QUEBEC, June 9 (Xinhua) -- Canadian Prime Minister Justin Trudeau has pressed Washington to reconsider the U.S. tariffs imposed on Canadian steel and aluminum, and encouraged President Donald Trump to work with Canada to address unfair trade.
Trudeau made the remarks when he met with Trump during the G7 Summit in Charlevoix, Quebec, Canada on Friday, according to the official G7 website.
The leaders of the G7, the world's most powerful industrialized countries including Canada, France, Germany, Italy, Britain, Japan and the United States, meet every year to discuss collaboration on issues like world economy, climate change, security and peace.
Prime Minister Trudeau reiterated it is unacceptable to include Canada in 232 national security tariffs.
The two leaders also discussed the close security and economic partnership between Canada and the United States. They exchanged views on energy exports from Canada. Furthermore, they agreed on the importance of bringing negotiations on the North American Free Trade Agreement (NAFTA) to a successful and timely conclusion.
Meanwhile, President Trump said Saturday that renegotiations on NAFTA could lead to a new trilateral trade deal with substantial changes or two separate trade agreements.
"We'll either leave it the way it is as a threesome deal with Canada, the United States and Mexico, and change it very substantially...or we're going to make a deal directly with Canada, directly with Mexico," Trump said at a press conference at the Group of Seven (G7) summit in Quebec.
"So we are either going to have NAFTA in a better negotiated form or we're going to have two deals. Both of those things could happen," Trump said, warning that it would be "very bad" for Canada and Mexico if no deal could be reached among the three countries.
Trump also said NAFTA negotiators were "pretty close" to agree on some kind of sunset provision, which could allow the trade agreement to be renegotiated every five years.
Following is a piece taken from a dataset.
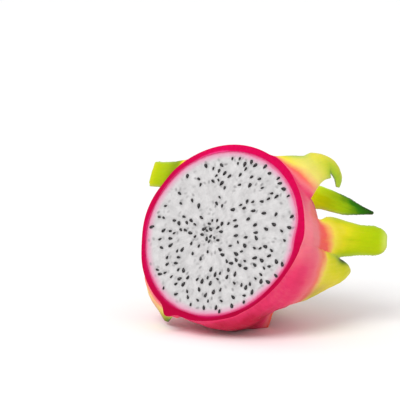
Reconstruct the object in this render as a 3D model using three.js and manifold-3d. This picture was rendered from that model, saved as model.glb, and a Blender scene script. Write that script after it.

Talks on renegotiating the NAFTA began in August 2017 as Trump threatened to withdraw from the 23-year-old trade deal. The three countries remain divided over the rules of origin for automobiles and other issues following months-long negotiations.
The G7 summit came after the Trump administration announced last week to impose tariffs on steel and aluminum imports from the European Union (EU), Canada and Mexico, which has drawn strong opposition from the domestic business community and quick retaliation from U.S. major trading partners.
Trump told reporters that he had demanded for "fair and reciprocal" trade practices and proposed to eliminate all trade barriers at the G7 summit.
"No tariffs, no barriers, that's the way it should be, and no subsidies," he said, warning that other countries could lose access to the United States if they don't reduce trade barriers.
"I did suggest it and people were -- I guess they're going to go back to the drawing board and check it out," Trump said.
Trade experts and officials are skeptical about Trump's idea of zero tariffs, as the Trump administration has slapped high tariffs on imports of solar panel, washing machines, steel and aluminum products.
European Council President Donald Tusk warned on Friday that Trump's protectionist trade measures pose a threat to the rules-based international order.
"What worries me most, however, is the fact that the rules-based international order is being challenged. Quite surprisingly, not by the usual suspects, but by its main architect and guarantor: the U.S.," Tusk said, adding the United States and other G7 members would continue to disagree on trade, climate change and the Iran nuclear deal.